Such bastards come and go--but, occasionally, in the best tradition of Victorian literature, one manages with uncommon wit, pluck and fortitude to break through a hopeless gauntlet of rigid class barriers, gloriously winning acceptance and fame. Like a Dickensian orphan inducted by marriage or good works to the ranks of a respectable family, the happiest day in the life of a neologism must be that on which it achieves legitimacy and is officially adopted by a general English dictionary.
This week, The Collins English Dictionary rescued one such waif from ignominy by embracing that gauche bastard to its bosom: the word meh, now slated to appear in the dictionary's upcoming 30th anniversary edition.
As an interjection signaling utter indifference, apathy or--at most--a level of disdain so slight as to be unmeasurable, meh was born in the 1990s on Internet discussion boards. (My guess is that the source was Usenet, from which all such blessings flow.) Sources trace its extranet recognition to an episode of The Simpsons, although a very early attribution to 1992's "Homer's Triple Bypass" seems to be discredited by this version of the script:
(Note that Lisa's interjection is not meh, but its earlier equivalent ehh--which, oddly, doesn't even seem to be included in Collins ... at least in the free version.)Bart: Nothing you say can upset us.
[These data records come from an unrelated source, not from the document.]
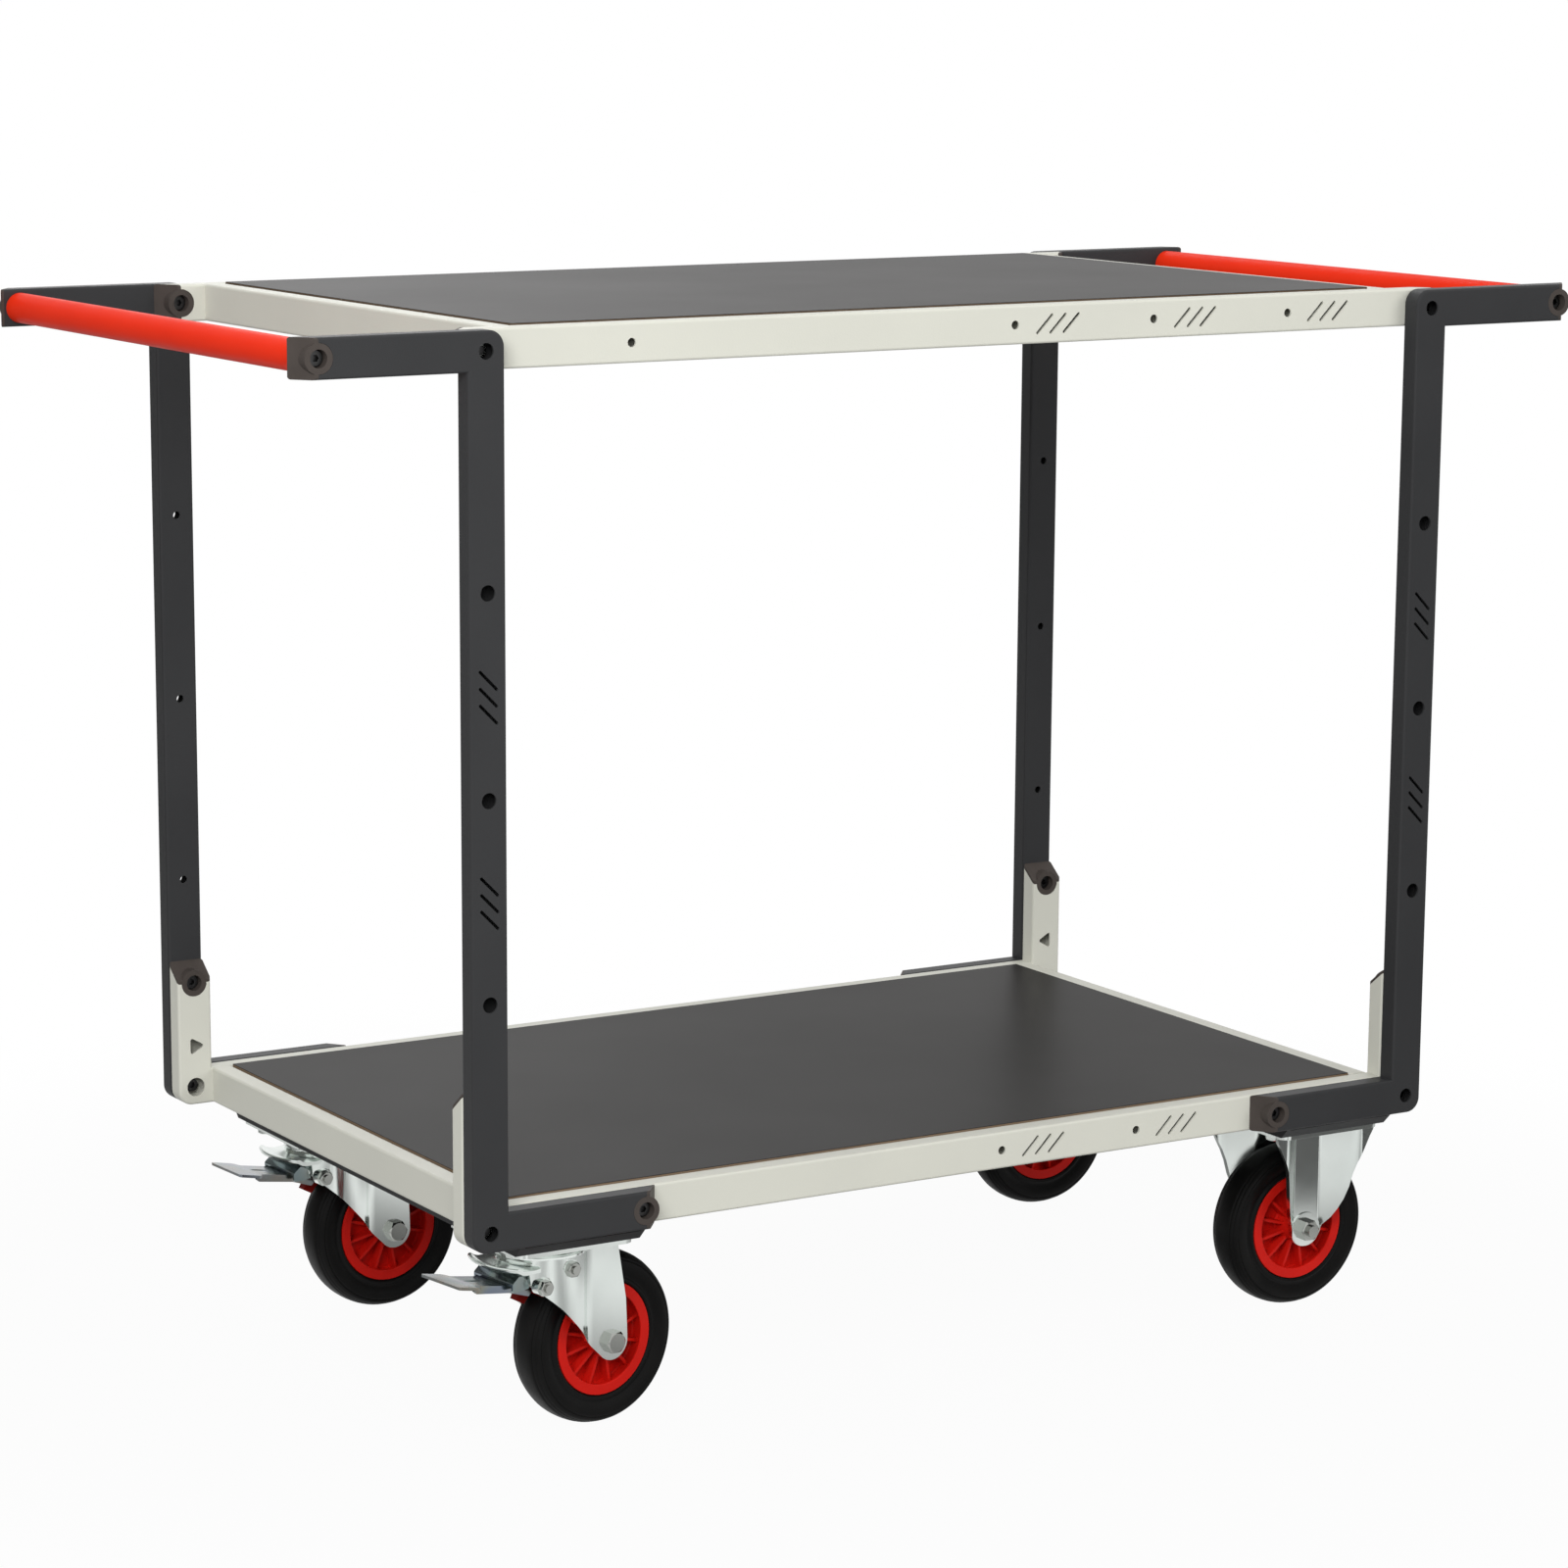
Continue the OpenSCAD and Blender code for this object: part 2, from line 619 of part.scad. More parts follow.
// Mounting plate of a swivel castor with its pressed ball race
module swivel_plate() {
    color(zinc) difference() {
        union() {
            plate_blank();
            rotate_extrude() polygon([[0, plate_z - race_h], [race_r - 6, plate_z - race_h],
                [race_r - 2, plate_z - race_h + 2], [race_r, plate_z], [race_r, plate_z + 1], [0, plate_z + 1]]);
        }
        translate([0, 0, plate_z - race_h - 1]) cylinder(d = kingpin_d, h = race_h + plate_t + 2);
        translate([0, 0, plate_z - 1]) bolt_pattern() cylinder(d = bolt_d + 1, h = plate_t + 2);
    }
}
module kingpin() {
    color(steel) {
        translate([0, 0, crown_under - 0.3]) cylinder(d = kingpin_d, h = castor_h - crown_under + 0.3);
        translate([0, 0, crown_under - 4.3]) cylinder(d = kingpin_d + 10, h = 4);
    }
}
// Side view of a swivel fork in XZ
module swivel_side() {
    translate([trail, wheel_r]) circle(r = foot_r);
    polygon([[trail + foot_r, wheel_r], [trail + foot_r - 0.5, wheel_r + 12], [trail + 5.5, crown_z + 1],
        [-crown_r - 1, crown_z + 1], [-crown_r - 1, crown_z - 16], [-36, crown_z - 24],
        [-27, crown_z - 35], [-7, crown_z - 53], [17.4, crown_z - 78.5], [32, wheel_r + 1],
        [trail - foot_r * 0.6, wheel_r - foot_r * 0.8], [trail, wheel_r]]);
}
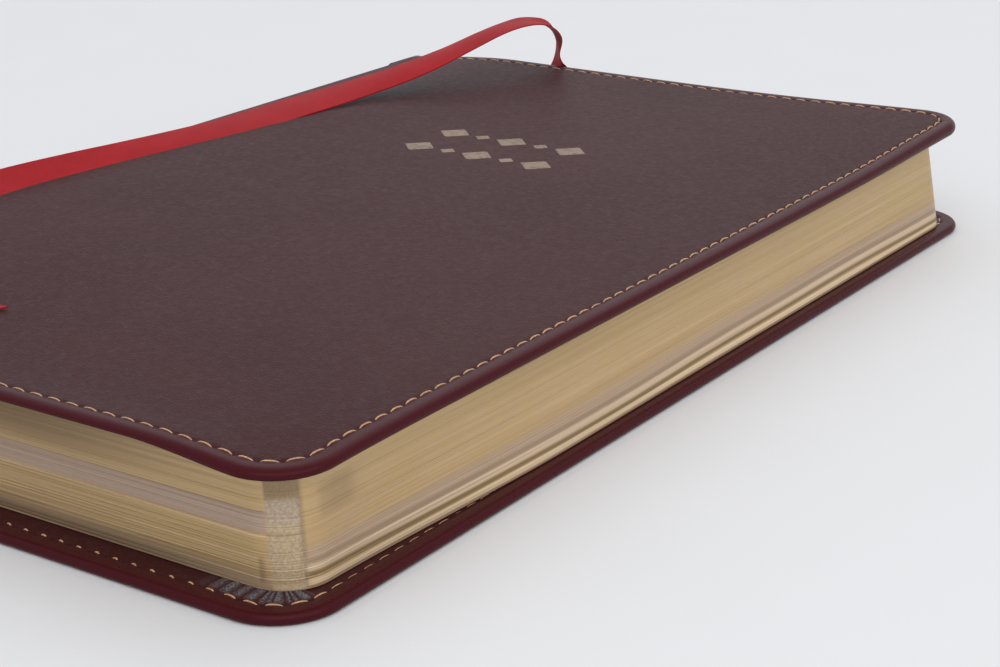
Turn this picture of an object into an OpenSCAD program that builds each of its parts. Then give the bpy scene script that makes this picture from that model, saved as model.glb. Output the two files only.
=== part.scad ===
// Prayer book with a limp leather binding: two stitched covers, a flat spine, a sewn text block
// with gilt edges, end leaves, bands and a ribbon marker. Millimetres, +Z up. The book lies on its
// back cover. X runs from the spine (-X) to the fore-edge (+X), Y from the tail (-Y) to the head (+Y).
// The origin is the centre of the book's outline, on the surface that it lies on.

/* [Book] */
// Width of a closed book, from the spine's face to the edge of a cover
cover_w = 140; // [110:1:170]
// Height of the covers, from tail to head
cover_h = 216; // [180:1:260]
// Thickness of the closed book
book_t = 21.6; // [19:0.1:28]

/* [Covers] */
// Thickness of one cover at its rolled rim
cover_t = 1.8; // [1.8:0.1:2.6]
// Radius of a cover's two outer corners
corner_r = 10; // [7:0.5:14]
// Thickness of the stiffening board inside a cover
board_t = 0.7; // [0.5:0.1:0.8]
// Distance from a cover's edge to its board
board_inset = 2; // [1.5:0.1:2.5]
// Width of the leather that is turned in round the inside of a cover
turn_in = 14; // [10:0.5:20]
// Distance from a cover's edge to the seam
seam_inset = 3.1; // [2.8:0.1:3.4]
// Diameter of the sewing thread
thread_d = 0.45; // [0.35:0.05:0.45]

/* [Text block] */
// Distance that the covers stand out past the leaves
square = 5; // [4.5:0.1:6]
// Radius of the leaves' two outer corners
leaf_corner_r = 7; // [4:0.5:10]
// Number of signatures in each half of the text block
signatures = 8; // [4:1:10]
// Thickness of a fly leaf
flyleaf_t = 0.2; // [0.15:0.05:0.3]

/* [Spine] */
// Thickness of the spine's leather
spine_leather_t = 0.8; // [0.6:0.1:1]
// Thickness of the card that stiffens the spine
spine_card_t = 0.4; // [0.3:0.1:0.6]
// Thickness of the cloth that is glued to the backs of the signatures
spine_cloth_t = 0.3; // [0.2:0.1:0.4]
// Diameter of the bands at the head and tail of the spine
band_d = 1.6; // [1.2:0.1:2]

/* [Ornament] */
// Width of the two stamped rows of lozenges on the front cover
ornament_w = 34; // [24:1:40]
// Height of the two rows together
ornament_h = 24; // [20:1:30]

/* [Ribbon] */
// Width of the ribbon marker
ribbon_w = 10; // [6:0.5:12]
// Thickness of the ribbon outside the book
ribbon_t = 0.4; // [0.3:0.1:0.5]

/* [Hidden] */
edge_x = cover_w / 2;
edge_y = cover_h / 2;
rim_r = cover_t / 2;
mid_z = book_t / 2;
front_z = book_t - cover_t; // inner face of the front cover
opening_gap = 0.05; // play on each side of a plane where the book opens
ribbon_room = 0.3; // gap between the front fly leaf and the front cover, where the ribbon passes
leather_skin = 0.5; // leather between a board and the outside of its cover
joint_w = 1.6; // width over which a cover's inner face is pared down to its hinge
joint_skin = 0.3; // leather left at the hinge
foil_t = 0.2;
ornament_x = 0.5; // centre of the ornament on the front cover
ornament_y = 39;
spine_turn_in = 14; // height of the leather that is turned in at the head and tail of the spine
spine_x = -edge_x;
card_x = spine_x + spine_leather_t;
cloth_x = card_x + spine_card_t;
leaf_x = cloth_x + spine_cloth_t; // backs of the signatures
fore_x = edge_x - square; // fore-edge of the leaves
leaf_y = edge_y - square; // head and tail of the leaves
lower_z0 = cover_t + 2 * opening_gap + flyleaf_t;
lower_z1 = mid_z - opening_gap;
upper_z0 = mid_z + opening_gap;
upper_z1 = front_z - ribbon_room - flyleaf_t;
round_fn = 64;

// Ribbon: x, y, z of its centre line and the heading of its width, in degrees from +X.
// It leaves the head of the book, turns up over the cover's edge, comes down along the spine
// side of the front cover and curls back near the tail.
ribbon_route = [
    [-31, 104.1, 18.7, 0],
    [-31, 106.5, 18.3, -8],
    [-31, 109.4, 18.8, -25],
    [-31, 111, 21.6, -45],
    [-31, 110.6, 25.6, -55],
    [-31, 108, 29.6, -45],
    [-32, 103, 32.2, -30],
    [-33.5, 97, 33, -22],
    [-35.5, 90, 32.4, -18],
    [-38.5, 80, 30.2, -16],
    [-42, 68, 27.2, -16],
    [-46, 54, 24.4, -15],
    [-49.5, 40, 22.7, -14],
    [-53, 25, 22.1, -13],
    [-57, 8, 22, -12],
    [-60.5, -9, 22, -10],
    [-63, -27, 22, -5],
    [-63.6, -44, 22, 8],
    [-60.6, -60, 22, 28],
    [-52.5, -74, 22, 48],
    [-40, -83, 22, 66],
    [-26, -86.6, 22, 82],
    [-14, -86.4, 22, 94],
    [-3, -84.6, 22, 100],
];
ribbon_steps = 3; // rings between two points of the route

// A plate from x0 to x1 and -y to y, with round corners of radius r on the fore-edge side
module fore_plate(x0, x1, y, r, z0, z1) {
    translate([0, 0, z0]) linear_extrude(z1 - z0) {
        translate([x0, -y]) square([x1 - r - x0, 2 * y]);
        translate([x1 - r - 1, r - y]) square([r + 1, 2 * (y - r)]);
        for (side = [-1, 1]) translate([x1 - r, side * (y - r)]) circle(r, $fn = round_fn);
    }
}

// A rod of radius r round the three open sides of a cover, its centre line inset from the edge
module cover_rod(inset, r, z, x0) {
    bend = corner_r - inset;
    corner_x = edge_x - corner_r;
    corner_y = edge_y - corner_r;
    for (side = [-1, 1]) {
        translate([x0, side * (edge_y - inset), z]) rotate([0, 90, 0])
            cylinder(h = corner_x - x0, r = r, $fn = round_fn);
        translate([corner_x, side * corner_y, z]) rotate([0, 0, side < 0 ? -90 : 0])
            rotate_extrude(angle = 90, $fn = round_fn) translate([bend, 0]) circle(r, $fn = round_fn);
    }
    translate([edge_x - inset, -corner_y, z]) rotate([-90, 0, 0])
        cylinder(h = 2 * corner_y, r = r, $fn = round_fn);
}

// Rods along a cover's seam, at a depth below its outer face (z = 0) and its inner face (z = cover_t)
module seam(depth) {
    for (z = [depth, cover_t - depth])
        cover_rod(seam_inset, thread_d / 2, z, spine_x + 2);
}

// The wedge that is pared from a cover's inner face along the spine, so that the cover can swing
module joint_paring() {
    rotate([90, 0, 0]) linear_extrude(cover_h + 2, center = true)
        polygon([
            [spine_x - 1, joint_skin], [spine_x, joint_skin], [spine_x + joint_w, cover_t],
            [spine_x + joint_w, cover_t + 1], [spine_x - 1, cover_t + 1],
        ]);
}

// A cover's leather, outer face down: rolled rim, room for the board, turned-in border, seam grooves
module cover_leather() {
    color("#4a2a30") difference() {
        union() {
            fore_plate(spine_x, edge_x - rim_r, edge_y - rim_r, corner_r - rim_r, 0, cover_t);
            cover_rod(rim_r, rim_r, rim_r, spine_x);
        }
        cover_board();
        cover_lining();
        seam(thread_d / 2);
        seam(0);
        joint_paring();
    }
}

module cover_board() {
    color("#8a7a66")
        fore_plate(spine_x + 4, edge_x - board_inset, edge_y - board_inset,
            corner_r - board_inset, leather_skin, leather_skin + board_t);
}

module cover_lining() {
    color("#2c2226")
        fore_plate(spine_x + 2, edge_x - turn_in, edge_y - turn_in, 3,
            leather_skin + board_t, cover_t);
}

module cover_stitching() { color("#b98a55") seam(thread_d / 2); }

// Turns a piece of the lower half into its twin in the upper half
module turned_over() {
    translate([0, 0, book_t]) mirror([0, 0, 1]) children();
}

// Two rows of lozenges, large and small in turn
module ornament_shape() {
    pitch = ornament_w / 5;
    translate([ornament_x, ornament_y]) for (row = [-1, 1], step = [-2:2])
        translate([step * pitch, row * ornament_h / 4]) rotate(45)
            square(pitch * (step % 2 == 0 ? 0.9 : 0.45), center = true);
}

module front_cover_leather() {
    difference() {
        turned_over() cover_leather();
        front_cover_ornament();
    }
}

module front_cover_ornament() {
    color("#b99a6a") translate([0, 0, book_t - foil_t]) linear_extrude(foil_t) ornament_shape();
}

// Spine leather between two heights, with its turned-in ends
module spine_leather(z0, z1) {
    color("#4a2a30") {
        translate([spine_x, -edge_y + rim_r, z0])
            cube([spine_leather_t, 2 * (edge_y - rim_r), z1 - z0]);
        for (side = [-1, 1]) {
            translate([spine_x + rim_r, side * (edge_y - rim_r), z0])
                intersection() {
                    cylinder(h = z1 - z0, r = rim_r, $fn = round_fn);
                    translate([-rim_r, side < 0 ? -rim_r : 0, 0]) cube([2 * rim_r, rim_r, z1 - z0]);
                }
            translate([card_x, side < 0 ? -edge_y + rim_r : leaf_y + 0.5, z0])
                cube([2 * rim_r - spine_leather_t, square - rim_r - 0.5, z1 - z0]);
        }
    }
}

module spine_card(z0, z1) {
    color("#8a7a66") translate([card_x, -leaf_y + 1, z0])
        cube([spine_card_t, 2 * (leaf_y - 1), z1 - z0]);
}

module spine_cloth(z0, z1) {
    color("#d8d2c2") translate([cloth_x, -leaf_y + 1, z0])
        cube([spine_cloth_t, 2 * (leaf_y - 1), z1 - z0]);
}

// A band across the spine end of the leaves; side is 1 at the head and -1 at the tail
module end_band(side, z0, z1) {
    color("#8c2f33") translate([leaf_x + band_d / 2 + 1, side * (leaf_y + band_d / 2), z0])
        cylinder(h = z1 - z0, r = band_d / 2, $fn = round_fn);
}

module flyleaf(z0) {
    color("#efe9da") fore_plate(leaf_x, fore_x, leaf_y, leaf_corner_r, z0, z0 + flyleaf_t);
}

// One of the equal signatures between two heights, with a round folded back
module signature(i, z0, z1) {
    t = (z1 - z0) / signatures;
    z = z0 + (i - 1) * t;
    color("#b99b62") {
        fore_plate(leaf_x + t / 2, fore_x, leaf_y, leaf_corner_r, z, z + t);
        translate([leaf_x + t / 2, -leaf_y, z + t / 2]) rotate([-90, 0, 0])
            cylinder(h = 2 * leaf_y, r = t / 2, $fn = round_fn);
    }
}

// Catmull-Rom curve through the route's points
function route_at(p, i, u) =
    let (a = p[max(i - 1, 0)], b = p[i], c = p[i + 1], d = p[min(i + 2, len(p) - 1)])
    ((2 * b) + (c - a) * u + (2 * a - 5 * b + 4 * c - d) * u * u
        + (3 * b - a - 3 * c + d) * u * u * u) / 2;
ribbon_line = concat(
    [for (i = [0:len(ribbon_route) - 2], k = [0:ribbon_steps - 1])
        route_at(ribbon_route, i, k / ribbon_steps)],
    [ribbon_route[len(ribbon_route) - 1]]
);
function xyz(p) = [p[0], p[1], p[2]];
function unit(v) = v / norm(v);

// The four corners of the ribbon's section at ring i
function ribbon_ring(i) =
    let (
        n = len(ribbon_line) - 1,
        along = unit(xyz(ribbon_line[min(i + 1, n)]) - xyz(ribbon_line[max(i - 1, 0)])),
        level = [cos(ribbon_line[i][3]), sin(ribbon_line[i][3]), 0],
        across = unit(level - along * (level * along)),
        up = cross(across, along)
    )
    [for (c = [[-1, -1], [1, -1], [1, 1], [-1, 1]])
        xyz(ribbon_line[i]) + across * c[0] * ribbon_w / 2 + up * c[1] * ribbon_t / 2];

module ribbon_outer() {
    n = len(ribbon_line) - 1;
    corners = [for (i = [0:n]) each ribbon_ring(i)];
    sides = [for (i = [0:n - 1], k = [0:3])
        [4 * i + k, 4 * i + (k + 1) % 4, 4 * i + 4 + (k + 1) % 4, 4 * i + 4 + k]];
    color("#a82830") polyhedron(corners,
        concat([[3, 2, 1, 0]], sides, [[4 * n, 4 * n + 1, 4 * n + 2, 4 * n + 3]]));
}

// The ribbon's hidden run, from the gutter across the fly leaf to the head
module ribbon_inner() {
    x1 = ribbon_route[0][0];
    y1 = ribbon_route[0][1];
    color("#a82830") translate([0, 0, front_z - 0.22]) linear_extrude(0.2)
        polygon([
            [leaf_x + 1, 74], [leaf_x + 1, 86],
            [x1 - ribbon_w / 2, y1], [x1 + ribbon_w / 2, y1], [x1 + ribbon_w / 2, y1 - 4],
        ]);
}

cover_leather();  // back_cover_leather
cover_board();  // back_cover_board
cover_lining();  // back_cover_lining
cover_stitching();  // back_cover_stitching
front_cover_leather();
turned_over() cover_board();  // front_cover_board
turned_over() cover_lining();  // front_cover_lining
turned_over() cover_stitching();  // front_cover_stitching
front_cover_ornament();
ribbon_outer();
ribbon_inner();
spine_leather(cover_t + opening_gap, lower_z1);  // spine_leather_lower
spine_card(cover_t + opening_gap, lower_z1);  // spine_card_lower
spine_cloth(cover_t + opening_gap, lower_z1);  // spine_cloth_lower
spine_leather(upper_z0, front_z - opening_gap);  // spine_leather_upper
spine_card(upper_z0, front_z - opening_gap);  // spine_card_upper
spine_cloth(upper_z0, front_z - opening_gap);  // spine_cloth_upper
end_band(1, lower_z0, lower_z1);  // head_band_lower
end_band(-1, lower_z0, lower_z1);  // tail_band_lower
end_band(1, upper_z0, upper_z1);  // head_band_upper
end_band(-1, upper_z0, upper_z1);  // tail_band_upper
flyleaf(lower_z0 - flyleaf_t);  // back_flyleaf
flyleaf(upper_z1);  // front_flyleaf
for (i = [1:signatures]) {
    signature(i, lower_z0, lower_z1);
    signature(i, upper_z0, upper_z1);
}
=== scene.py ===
"""The looks of the prayer book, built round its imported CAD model. Lengths in this script are in
millimetres and make() turns them into metres; X runs from the spine to the fore-edge, Y from the
tail to the head and Z up from the back cover."""

import math

import bmesh
import bpy
import numpy as np
from mathutils import Matrix, Vector


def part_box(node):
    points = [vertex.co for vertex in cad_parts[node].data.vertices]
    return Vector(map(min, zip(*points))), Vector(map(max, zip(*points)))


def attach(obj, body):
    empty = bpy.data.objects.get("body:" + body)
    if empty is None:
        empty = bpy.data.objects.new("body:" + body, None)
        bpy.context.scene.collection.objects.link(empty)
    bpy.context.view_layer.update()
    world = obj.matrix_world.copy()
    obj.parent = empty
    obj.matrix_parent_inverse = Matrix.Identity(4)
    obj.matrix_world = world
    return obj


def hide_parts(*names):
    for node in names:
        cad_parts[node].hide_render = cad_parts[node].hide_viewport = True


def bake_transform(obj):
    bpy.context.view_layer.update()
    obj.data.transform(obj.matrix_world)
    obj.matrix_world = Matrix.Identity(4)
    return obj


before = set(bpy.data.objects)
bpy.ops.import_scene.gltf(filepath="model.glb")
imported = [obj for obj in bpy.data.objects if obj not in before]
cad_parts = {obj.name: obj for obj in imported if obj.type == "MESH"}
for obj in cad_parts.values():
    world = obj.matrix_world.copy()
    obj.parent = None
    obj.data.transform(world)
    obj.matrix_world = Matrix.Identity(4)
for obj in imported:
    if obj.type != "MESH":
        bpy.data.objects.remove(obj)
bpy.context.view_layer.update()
MM = 0.001
rng = np.random.default_rng(7)


# ---------------------------------------------------------------- sizes, from the CAD model

def box_mm(node):
    low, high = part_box(node)
    return np.array(low) / MM, np.array(high) / MM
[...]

We're the MTV generation.
Lisa: We feel neither highs or lows.
Homer: Really? What's it like?
Lisa: Ehh. [shrugs]
Frankly, I'm not at all sure meh is ready for the Big Time. As one of the stalwart defenders of the American English language, I let it get by as a faddish slang term as long as it's used with a requisite amount of humor or sarcasm. But, to me, it occupies a perilous status: It is not so much tired as not so much--whose time came and went more than a year ago--but it has little chance of achieving the perennial status of awesome or cool--which, themselves, are both in need of hibernation at the moment.
Meh is teetering on the edge. In six months, who knows? The bastard could be relegated again to the depths of infamy. I'll wait until it gets adopted by the OED, or at least Merriam-Webster's Collegiate.
And the consequences of having immortalized such a lowbrow creature in print? I certainly hope the folks at Harper-Collins know what they're doing.